A chef should speak to their fresh produce supplier every few days to understand if there are any issues. Some vegetables are very temperamental to the slightest change in the weather. Because something like asparagus or cauliflower was good last week, it doesn’t mean it will be as good a few days later. Also, it helps if farmers understand your needs. Chef can’t moan if the supplier sends thicker asparagus if they wanted the thinner variety. It’s important to have a conversation.


This is what we found out on our visit;

  • It takes only 12 hours for produce to get from the field to the kitchen
  • The cost of fertiliser has tripled over the last 2 years
  • Chefs and farmers both work long hours to produce something that we are proud to serve and sell.
  • Farmers, like chefs want to show off their skills.

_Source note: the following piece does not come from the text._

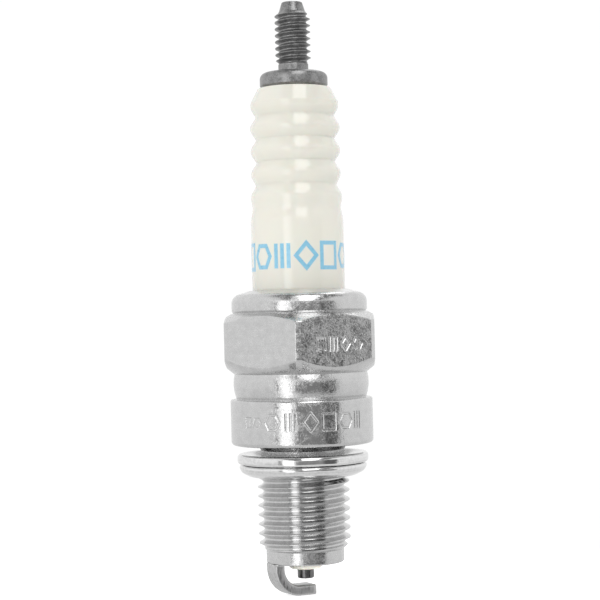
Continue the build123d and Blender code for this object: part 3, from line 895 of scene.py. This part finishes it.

So, if a chef shows a farmer appreciation it gives them justification to work hard.

Good farming and good food converge

As an admirer of philosopher chef and Blue Hill at Stone Barns’ restaurateur Dan Barber, I share his belief that flavour starts with chefs having an understanding of soil.

Dan Barber’s book The Third plate is a very informative book on understanding good farming and good food. Dan is a chef with a farming background. He still runs the family farm near one of his restaurants. He pioneered farm to plate over 10 years ago. Dan believes if something is grown well you don’t have to do anything to it.

If you want to know more about his ethos, download Dan’s book on audible. Be warned, it’s 14 hours long and there is a lot of information to take in. Dan’s episode of Chefs’ Table on Netflix might be an easier to digest option.